━━ STORED ROWS ━━

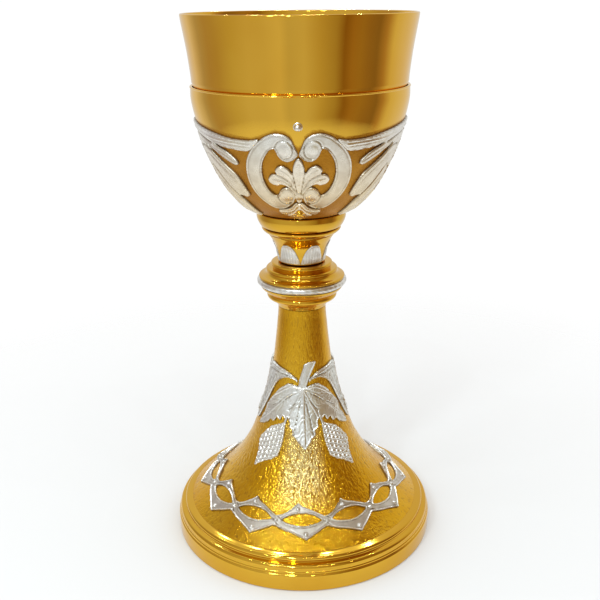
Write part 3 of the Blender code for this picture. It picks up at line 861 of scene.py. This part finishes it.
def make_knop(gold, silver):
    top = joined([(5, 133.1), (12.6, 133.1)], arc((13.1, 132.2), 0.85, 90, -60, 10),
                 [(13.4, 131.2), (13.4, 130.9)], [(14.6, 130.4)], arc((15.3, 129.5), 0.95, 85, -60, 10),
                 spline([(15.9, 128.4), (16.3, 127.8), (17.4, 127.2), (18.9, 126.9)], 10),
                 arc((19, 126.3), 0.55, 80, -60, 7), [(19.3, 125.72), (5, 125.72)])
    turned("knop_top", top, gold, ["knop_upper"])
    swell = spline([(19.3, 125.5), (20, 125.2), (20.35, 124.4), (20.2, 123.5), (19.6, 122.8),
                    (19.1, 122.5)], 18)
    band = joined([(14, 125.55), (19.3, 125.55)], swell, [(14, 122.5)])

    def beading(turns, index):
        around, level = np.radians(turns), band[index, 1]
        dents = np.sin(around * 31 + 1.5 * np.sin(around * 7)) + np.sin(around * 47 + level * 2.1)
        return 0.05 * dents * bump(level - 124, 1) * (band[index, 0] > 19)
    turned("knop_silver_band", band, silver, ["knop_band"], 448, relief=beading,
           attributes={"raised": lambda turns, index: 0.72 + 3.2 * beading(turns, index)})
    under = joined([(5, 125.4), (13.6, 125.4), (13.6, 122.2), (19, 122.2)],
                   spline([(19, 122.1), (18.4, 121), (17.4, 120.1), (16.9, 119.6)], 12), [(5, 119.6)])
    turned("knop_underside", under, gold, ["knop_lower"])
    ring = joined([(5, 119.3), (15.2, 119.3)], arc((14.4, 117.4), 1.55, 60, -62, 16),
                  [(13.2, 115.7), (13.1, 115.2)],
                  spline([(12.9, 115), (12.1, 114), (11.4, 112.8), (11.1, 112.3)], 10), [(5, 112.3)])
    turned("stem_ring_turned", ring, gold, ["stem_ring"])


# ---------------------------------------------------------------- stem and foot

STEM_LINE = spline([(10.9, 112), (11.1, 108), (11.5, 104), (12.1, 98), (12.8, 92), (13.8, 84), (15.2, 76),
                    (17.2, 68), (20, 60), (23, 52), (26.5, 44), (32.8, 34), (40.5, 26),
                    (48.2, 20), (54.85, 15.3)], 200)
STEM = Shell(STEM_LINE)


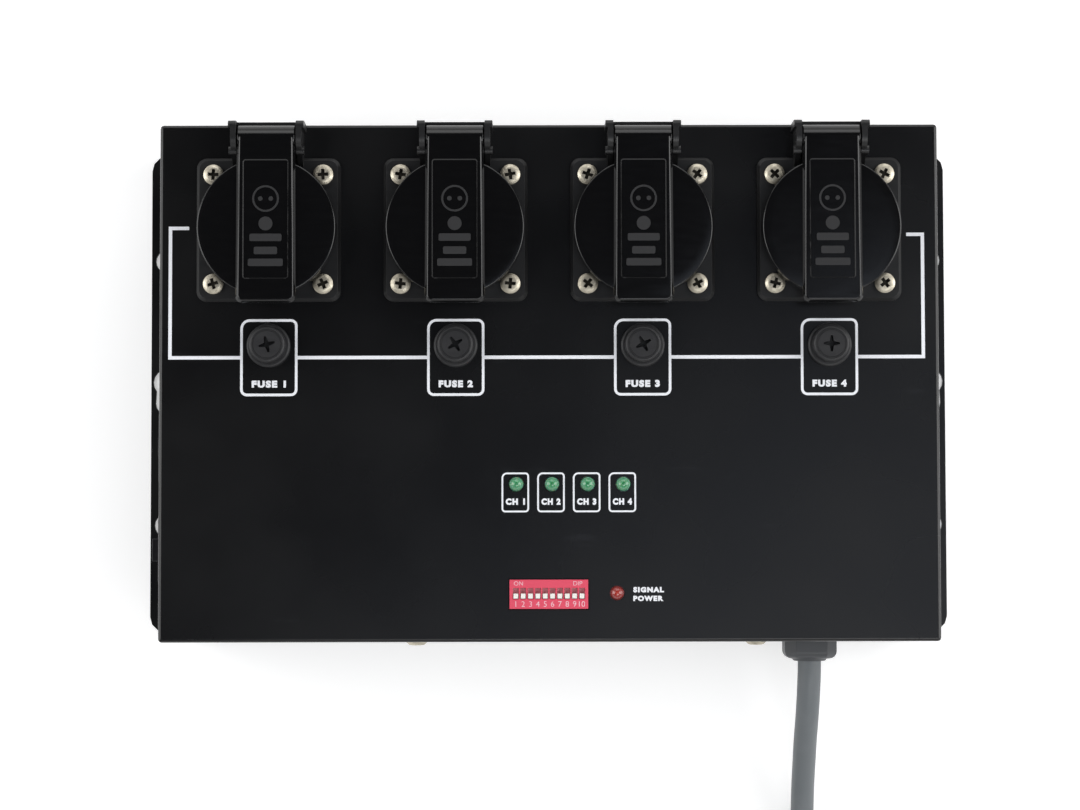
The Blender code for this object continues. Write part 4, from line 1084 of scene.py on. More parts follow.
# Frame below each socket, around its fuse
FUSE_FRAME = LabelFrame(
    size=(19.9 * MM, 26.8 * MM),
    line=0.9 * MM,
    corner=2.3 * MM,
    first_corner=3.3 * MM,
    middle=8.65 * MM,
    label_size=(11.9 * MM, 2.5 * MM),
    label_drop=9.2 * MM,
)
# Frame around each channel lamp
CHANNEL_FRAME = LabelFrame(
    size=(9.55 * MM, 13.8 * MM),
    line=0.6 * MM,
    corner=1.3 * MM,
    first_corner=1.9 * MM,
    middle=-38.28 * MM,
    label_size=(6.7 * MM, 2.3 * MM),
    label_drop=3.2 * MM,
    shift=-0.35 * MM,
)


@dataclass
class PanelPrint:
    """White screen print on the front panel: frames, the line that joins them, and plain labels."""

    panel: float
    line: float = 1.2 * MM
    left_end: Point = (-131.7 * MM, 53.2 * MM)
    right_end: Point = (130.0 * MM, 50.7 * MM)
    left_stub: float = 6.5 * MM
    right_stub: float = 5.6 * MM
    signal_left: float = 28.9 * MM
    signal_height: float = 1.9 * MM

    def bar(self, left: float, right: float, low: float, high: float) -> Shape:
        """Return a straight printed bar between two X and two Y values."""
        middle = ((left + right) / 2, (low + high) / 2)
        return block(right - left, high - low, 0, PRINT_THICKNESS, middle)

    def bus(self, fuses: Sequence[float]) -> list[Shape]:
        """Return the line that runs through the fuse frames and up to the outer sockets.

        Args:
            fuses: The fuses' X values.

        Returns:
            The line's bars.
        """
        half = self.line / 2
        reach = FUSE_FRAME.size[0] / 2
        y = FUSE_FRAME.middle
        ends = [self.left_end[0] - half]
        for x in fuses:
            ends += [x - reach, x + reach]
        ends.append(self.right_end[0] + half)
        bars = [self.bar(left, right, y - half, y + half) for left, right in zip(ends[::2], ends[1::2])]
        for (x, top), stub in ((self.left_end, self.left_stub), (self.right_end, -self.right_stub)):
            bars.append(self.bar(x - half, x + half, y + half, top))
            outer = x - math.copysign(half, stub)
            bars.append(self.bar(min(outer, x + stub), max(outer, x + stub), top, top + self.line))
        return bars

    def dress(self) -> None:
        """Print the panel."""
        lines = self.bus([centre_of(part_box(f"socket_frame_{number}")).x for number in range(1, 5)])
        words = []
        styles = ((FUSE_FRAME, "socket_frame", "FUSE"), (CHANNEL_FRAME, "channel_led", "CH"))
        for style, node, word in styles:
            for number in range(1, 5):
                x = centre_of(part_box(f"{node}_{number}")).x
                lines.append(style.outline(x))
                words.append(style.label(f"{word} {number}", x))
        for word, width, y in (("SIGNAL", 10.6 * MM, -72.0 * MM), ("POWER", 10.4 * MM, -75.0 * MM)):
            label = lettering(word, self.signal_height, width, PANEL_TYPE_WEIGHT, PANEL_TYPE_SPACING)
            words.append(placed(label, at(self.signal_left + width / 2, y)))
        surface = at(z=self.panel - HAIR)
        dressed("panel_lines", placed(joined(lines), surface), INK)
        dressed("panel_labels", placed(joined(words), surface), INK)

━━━

Produce an exact copy of the whole listing.

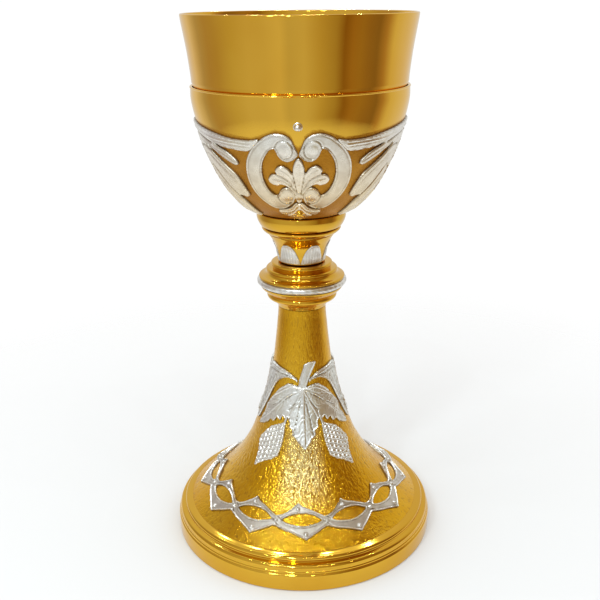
Write part 3 of the Blender code for this picture. It picks up at line 861 of scene.py. This part finishes it.
def make_knop(gold, silver):
    top = joined([(5, 133.1), (12.6, 133.1)], arc((13.1, 132.2), 0.85, 90, -60, 10),
                 [(13.4, 131.2), (13.4, 130.9)], [(14.6, 130.4)], arc((15.3, 129.5), 0.95, 85, -60, 10),
                 spline([(15.9, 128.4), (16.3, 127.8), (17.4, 127.2), (18.9, 126.9)], 10),
                 arc((19, 126.3), 0.55, 80, -60, 7), [(19.3, 125.72), (5, 125.72)])
    turned("knop_top", top, gold, ["knop_upper"])
    swell = spline([(19.3, 125.5), (20, 125.2), (20.35, 124.4), (20.2, 123.5), (19.6, 122.8),
                    (19.1, 122.5)], 18)
    band = joined([(14, 125.55), (19.3, 125.55)], swell, [(14, 122.5)])

    def beading(turns, index):
        around, level = np.radians(turns), band[index, 1]
        dents = np.sin(around * 31 + 1.5 * np.sin(around * 7)) + np.sin(around * 47 + level * 2.1)
        return 0.05 * dents * bump(level - 124, 1) * (band[index, 0] > 19)
    turned("knop_silver_band", band, silver, ["knop_band"], 448, relief=beading,
           attributes={"raised": lambda turns, index: 0.72 + 3.2 * beading(turns, index)})
    under = joined([(5, 125.4), (13.6, 125.4), (13.6, 122.2), (19, 122.2)],
                   spline([(19, 122.1), (18.4, 121), (17.4, 120.1), (16.9, 119.6)], 12), [(5, 119.6)])
    turned("knop_underside", under, gold, ["knop_lower"])
    ring = joined([(5, 119.3), (15.2, 119.3)], arc((14.4, 117.4), 1.55, 60, -62, 16),
                  [(13.2, 115.7), (13.1, 115.2)],
                  spline([(12.9, 115), (12.1, 114), (11.4, 112.8), (11.1, 112.3)], 10), [(5, 112.3)])
    turned("stem_ring_turned", ring, gold, ["stem_ring"])


# ---------------------------------------------------------------- stem and foot

STEM_LINE = spline([(10.9, 112), (11.1, 108), (11.5, 104), (12.1, 98), (12.8, 92), (13.8, 84), (15.2, 76),
                    (17.2, 68), (20, 60), (23, 52), (26.5, 44), (32.8, 34), (40.5, 26),
                    (48.2, 20), (54.85, 15.3)], 200)
STEM = Shell(STEM_LINE)


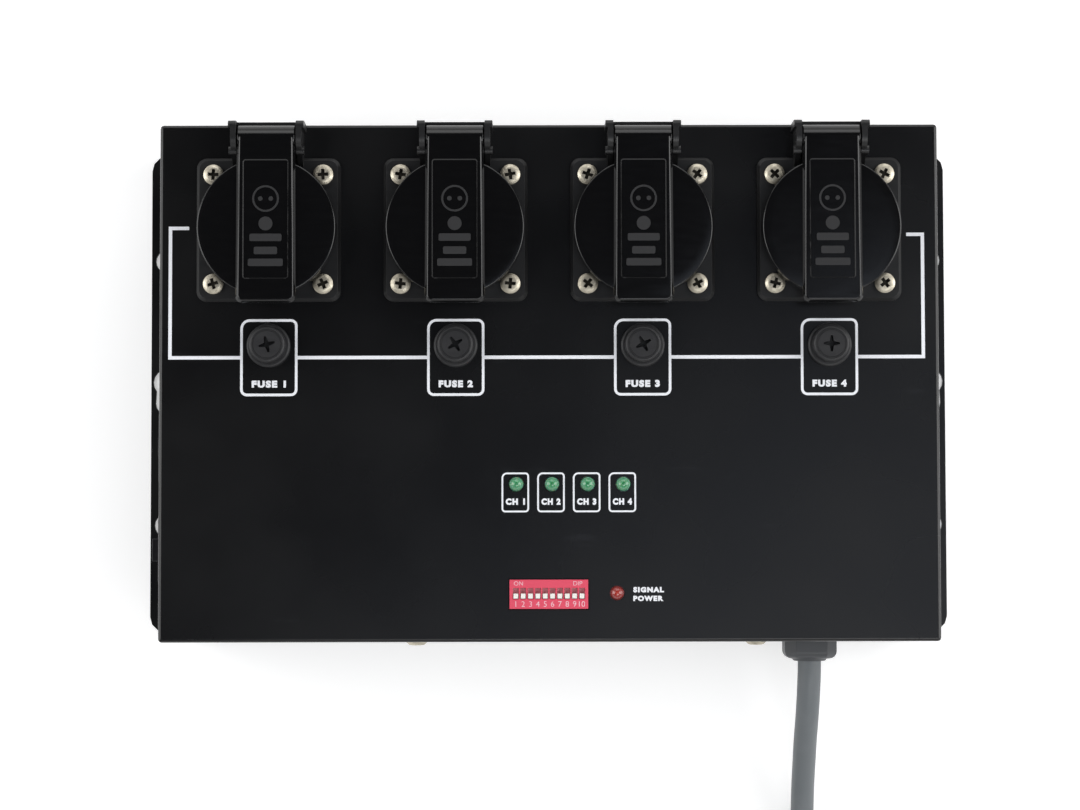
The Blender code for this object continues. Write part 4, from line 1084 of scene.py on. More parts follow.
# Frame below each socket, around its fuse
FUSE_FRAME = LabelFrame(
    size=(19.9 * MM, 26.8 * MM),
    line=0.9 * MM,
    corner=2.3 * MM,
    first_corner=3.3 * MM,
    middle=8.65 * MM,
    label_size=(11.9 * MM, 2.5 * MM),
    label_drop=9.2 * MM,
)
# Frame around each channel lamp
CHANNEL_FRAME = LabelFrame(
    size=(9.55 * MM, 13.8 * MM),
    line=0.6 * MM,
    corner=1.3 * MM,
    first_corner=1.9 * MM,
    middle=-38.28 * MM,
    label_size=(6.7 * MM, 2.3 * MM),
    label_drop=3.2 * MM,
    shift=-0.35 * MM,
)


@dataclass
class PanelPrint:
    """White screen print on the front panel: frames, the line that joins them, and plain labels."""

    panel: float
    line: float = 1.2 * MM
    left_end: Point = (-131.7 * MM, 53.2 * MM)
    right_end: Point = (130.0 * MM, 50.7 * MM)
    left_stub: float = 6.5 * MM
    right_stub: float = 5.6 * MM
    signal_left: float = 28.9 * MM
    signal_height: float = 1.9 * MM

    def bar(self, left: float, right: float, low: float, high: float) -> Shape:
        """Return a straight printed bar between two X and two Y values."""
        middle = ((left + right) / 2, (low + high) / 2)
        return block(right - left, high - low, 0, PRINT_THICKNESS, middle)

    def bus(self, fuses: Sequence[float]) -> list[Shape]:
        """Return the line that runs through the fuse frames and up to the outer sockets.

        Args:
            fuses: The fuses' X values.

        Returns:
            The line's bars.
        """
        half = self.line / 2
        reach = FUSE_FRAME.size[0] / 2
        y = FUSE_FRAME.middle
        ends = [self.left_end[0] - half]
        for x in fuses:
            ends += [x - reach, x + reach]
        ends.append(self.right_end[0] + half)
        bars = [self.bar(left, right, y - half, y + half) for left, right in zip(ends[::2], ends[1::2])]
        for (x, top), stub in ((self.left_end, self.left_stub), (self.right_end, -self.right_stub)):
            bars.append(self.bar(x - half, x + half, y + half, top))
            outer = x - math.copysign(half, stub)
            bars.append(self.bar(min(outer, x + stub), max(outer, x + stub), top, top + self.line))
        return bars

    def dress(self) -> None:
        """Print the panel."""
        lines = self.bus([centre_of(part_box(f"socket_frame_{number}")).x for number in range(1, 5)])
        words = []
        styles = ((FUSE_FRAME, "socket_frame", "FUSE"), (CHANNEL_FRAME, "channel_led", "CH"))
        for style, node, word in styles:
            for number in range(1, 5):
                x = centre_of(part_box(f"{node}_{number}")).x
                lines.append(style.outline(x))
                words.append(style.label(f"{word} {number}", x))
        for word, width, y in (("SIGNAL", 10.6 * MM, -72.0 * MM), ("POWER", 10.4 * MM, -75.0 * MM)):
            label = lettering(word, self.signal_height, width, PANEL_TYPE_WEIGHT, PANEL_TYPE_SPACING)
            words.append(placed(label, at(self.signal_left + width / 2, y)))
        surface = at(z=self.panel - HAIR)
        dressed("panel_lines", placed(joined(lines), surface), INK)
        dressed("panel_labels", placed(joined(words), surface), INK)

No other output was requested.